-- Task description --
Write out the complete material exactly as it stands.
***** Data entries *****
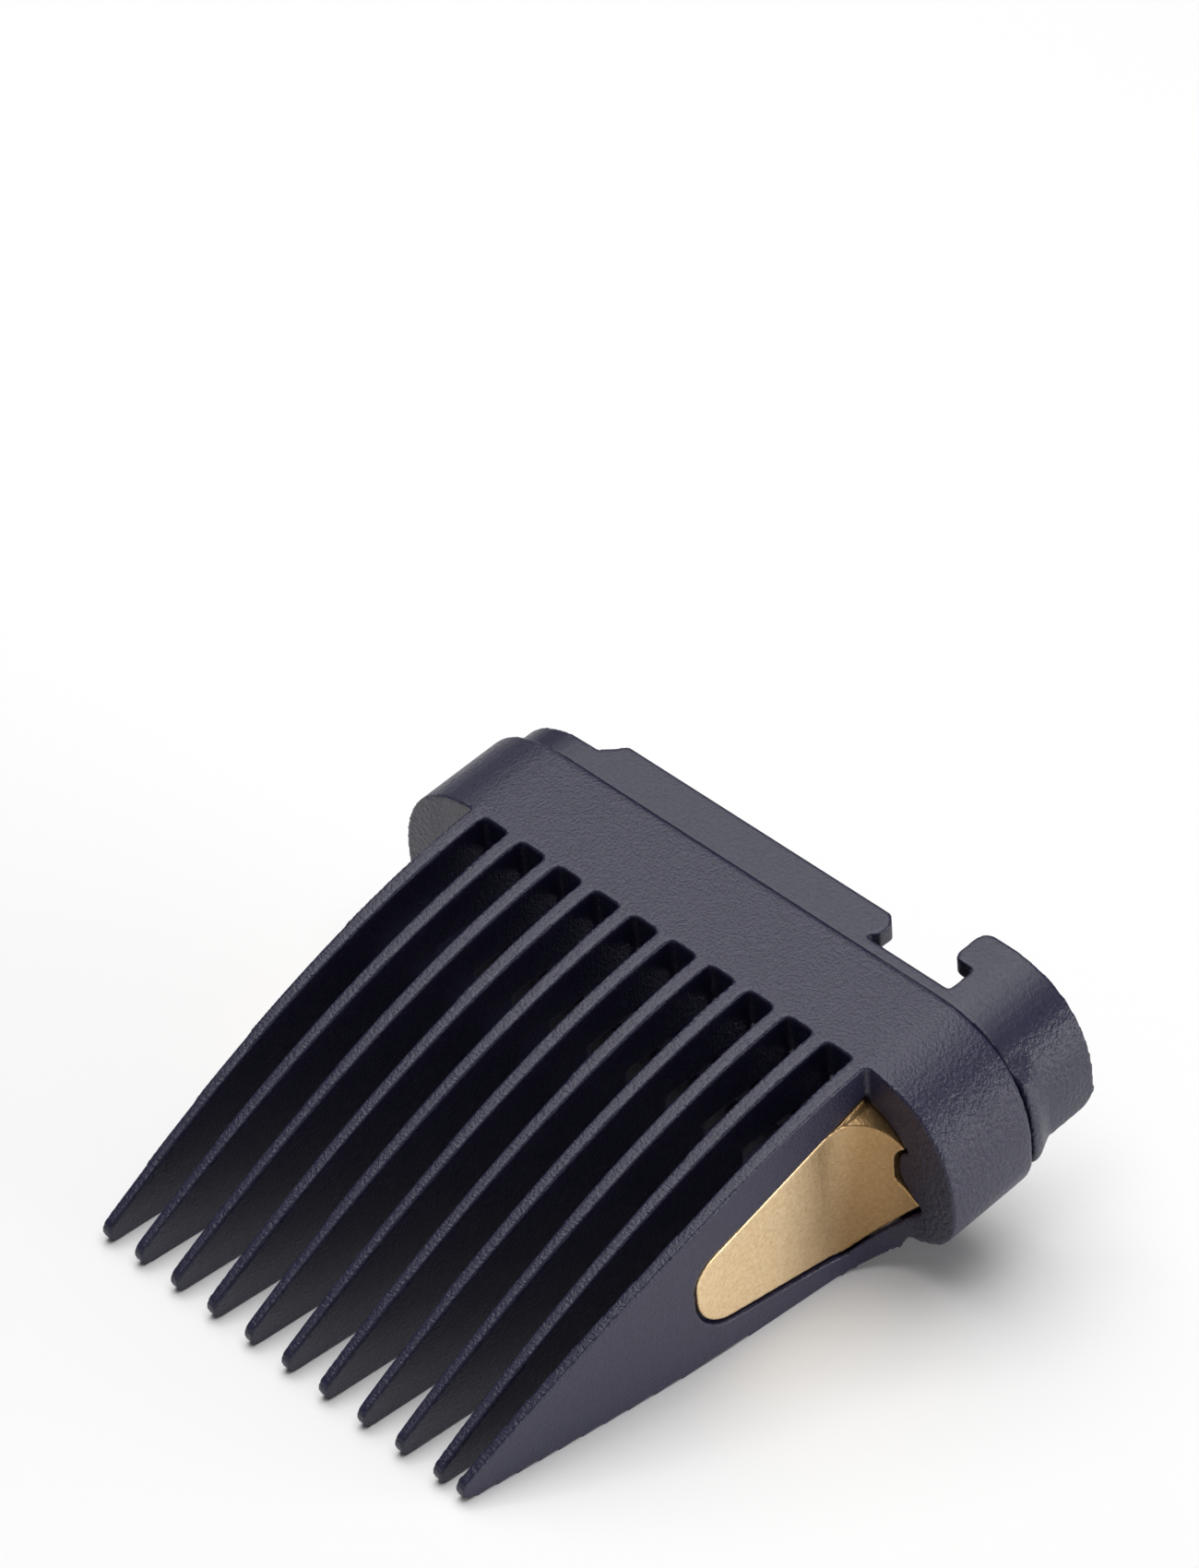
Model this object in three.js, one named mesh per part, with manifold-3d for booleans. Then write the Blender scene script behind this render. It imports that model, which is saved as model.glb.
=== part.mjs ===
// Guide comb that clips onto a hair clipper, in millimetres.
//
// The model is drawn in the comb's own frame and then laid down as it rests. In the comb's
// frame +X runs across the teeth, the tips point along -Y, the flat deck is the plane z = 0
// and the slots start at y = 0. At rest the comb lies on the straight lower edges of its
// tooth plates, so its deck leans forwards by restPitch.

import * as THREE from 'three';
import { ConvexGeometry } from 'three/addons/geometries/ConvexGeometry.js';
import { mergeVertices } from 'three/addons/utils/BufferGeometryUtils.js';
import Module from 'manifold-3d';

const wasm = await Module();
wasm.setup();

// ---- Driving dimensions ---------------------------------------------------------------

const toothCount = 11;
const toothPitch = 3.5;
const toothRootWidth = 1.15;
const toothTipWidth = 0.7;
const toothLength = 36.2;       // slot end to the outermost point of the nose
const noseRadius = 0.95;
const noseStart = THREE.MathUtils.degToRad(117);  // where the ridge runs into the nose
const ridgePower = 1.7;         // how late the ridge falls from the deck to the nose
const slotCornerRadius = 0.45;
const bladeGap = 17.7;          // deck front to the plane that the comb lies on, when at rest
const restPitch = THREE.MathUtils.degToRad(9);
const heelRadius = 3.4;         // rounded rear end of the plates' lower edges
const toeInLeft = 0.45;         // how far each outer plate leans inwards at its tip
const toeInRight = 1.45;
const toeInStart = 0.42;        // share of the length that stays straight
const toeInPower = 1.3;

const collarDepth = 7.7;
const collarHalfWidth = 25.3;
const deckHalfWidth = 17;       // the flat part of the deck
const shoulderHeight = 9.2;     // deck to the widest level
const shoulderPower = 2.3;
const cornerLevel = 9.8;        // deck to the start of the lower corner
const cornerInner = 21.5;       // where the lower corner meets the belly
const bellyLevel = 14.0;
const bellySag = 1.2;
const lipInset = 3.0;           // the front lip's inner edge, in from the collar's outside
const lipFlatHalfWidth = 16;    // the flat part of the lip's upper edge
const lipPower = 2;
const lipDepth = 1.6;
const boreInset = 1.9;          // the wall behind the lip
const padTop = 6.1;             // locating pad on each side of the lip
const padFlatTop = 7.7;         // its straight inner edge runs from here
const padFlatBottom = 8.6;      // to here
const padBottom = 10.9;
const padReach = 1.8;
const padShoulder = 0.7;        // flat top of the pad

const pocketTop = 4.0;          // cut-out in the inner plates where the blade set sits
const pocketBottom = 11.2;
const pocketReach = 8;
const pocketSideWall = 0.85;    // what stays of the deck's underside beside the outer plates

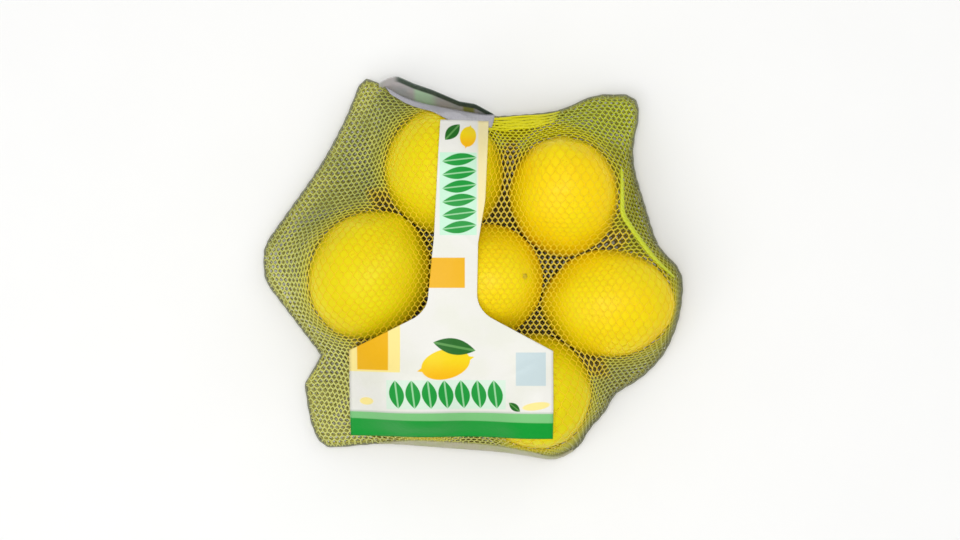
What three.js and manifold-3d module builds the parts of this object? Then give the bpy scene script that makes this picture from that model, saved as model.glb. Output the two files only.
*****
-- Result for this task --
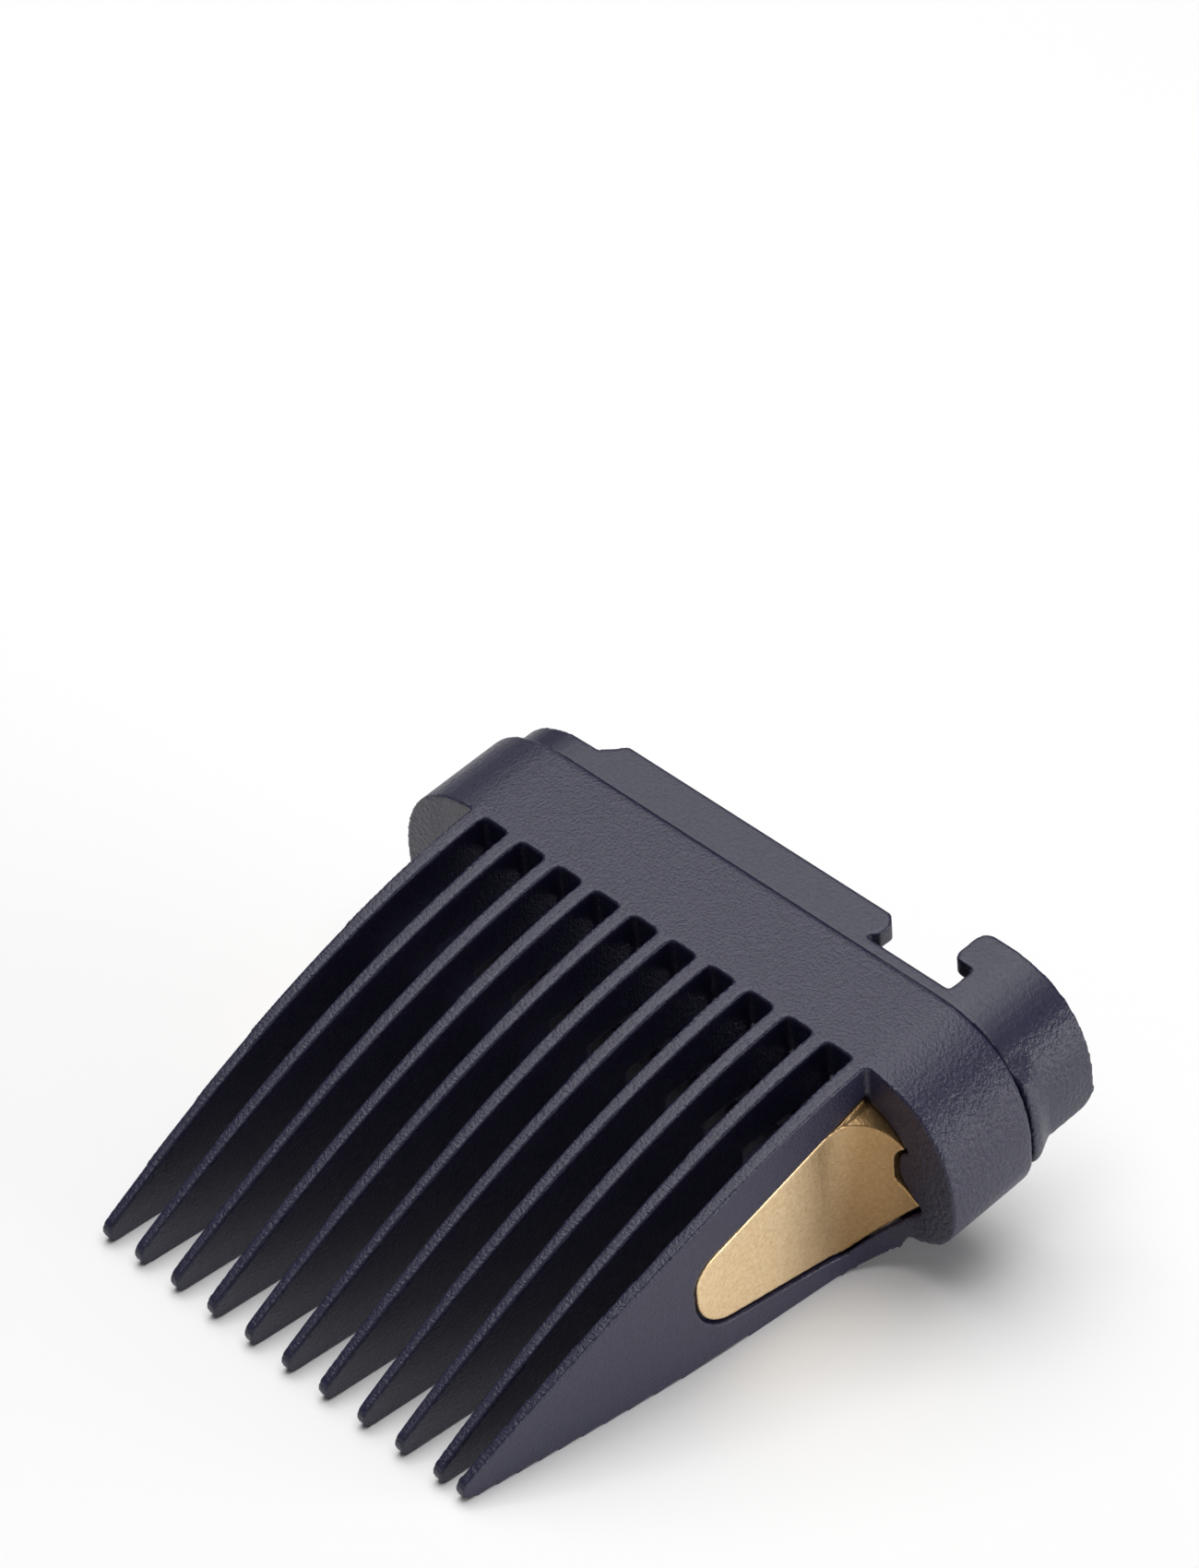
Model this object in three.js, one named mesh per part, with manifold-3d for booleans. Then write the Blender scene script behind this render. It imports that model, which is saved as model.glb.
=== part.mjs ===
// Guide comb that clips onto a hair clipper, in millimetres.
//
// The model is drawn in the comb's own frame and then laid down as it rests. In the comb's
// frame +X runs across the teeth, the tips point along -Y, the flat deck is the plane z = 0
// and the slots start at y = 0. At rest the comb lies on the straight lower edges of its
// tooth plates, so its deck leans forwards by restPitch.

import * as THREE from 'three';
import { ConvexGeometry } from 'three/addons/geometries/ConvexGeometry.js';
import { mergeVertices } from 'three/addons/utils/BufferGeometryUtils.js';
import Module from 'manifold-3d';

const wasm = await Module();
wasm.setup();

// ---- Driving dimensions ---------------------------------------------------------------

const toothCount = 11;
const toothPitch = 3.5;
const toothRootWidth = 1.15;
const toothTipWidth = 0.7;
const toothLength = 36.2;       // slot end to the outermost point of the nose
const noseRadius = 0.95;
const noseStart = THREE.MathUtils.degToRad(117);  // where the ridge runs into the nose
const ridgePower = 1.7;         // how late the ridge falls from the deck to the nose
const slotCornerRadius = 0.45;
const bladeGap = 17.7;          // deck front to the plane that the comb lies on, when at rest
const restPitch = THREE.MathUtils.degToRad(9);
const heelRadius = 3.4;         // rounded rear end of the plates' lower edges
const toeInLeft = 0.45;         // how far each outer plate leans inwards at its tip
const toeInRight = 1.45;
const toeInStart = 0.42;        // share of the length that stays straight
const toeInPower = 1.3;

const collarDepth = 7.7;
const collarHalfWidth = 25.3;
const deckHalfWidth = 17;       // the flat part of the deck
const shoulderHeight = 9.2;     // deck to the widest level
const shoulderPower = 2.3;
const cornerLevel = 9.8;        // deck to the start of the lower corner
const cornerInner = 21.5;       // where the lower corner meets the belly
const bellyLevel = 14.0;
const bellySag = 1.2;
const lipInset = 3.0;           // the front lip's inner edge, in from the collar's outside
const lipFlatHalfWidth = 16;    // the flat part of the lip's upper edge
const lipPower = 2;
const lipDepth = 1.6;
const boreInset = 1.9;          // the wall behind the lip
const padTop = 6.1;             // locating pad on each side of the lip
const padFlatTop = 7.7;         // its straight inner edge runs from here
const padFlatBottom = 8.6;      // to here
const padBottom = 10.9;
const padReach = 1.8;
const padShoulder = 0.7;        // flat top of the pad

const pocketTop = 4.0;          // cut-out in the inner plates where the blade set sits
const pocketBottom = 11.2;
const pocketReach = 8;
const pocketSideWall = 0.85;    // what stays of the deck's underside beside the outer plates

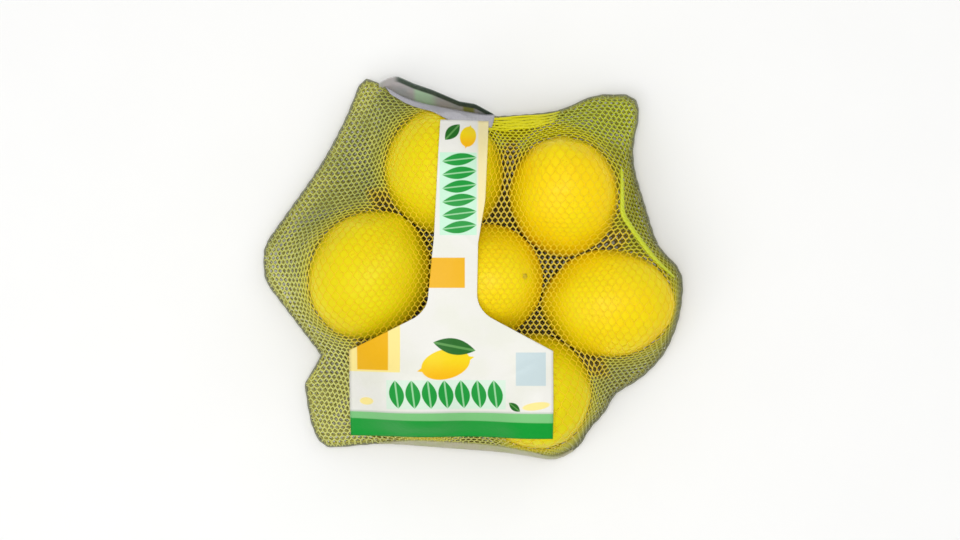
What three.js and manifold-3d module builds the parts of this object? Then give the bpy scene script that makes this picture from that model, saved as model.glb. Output the two files only.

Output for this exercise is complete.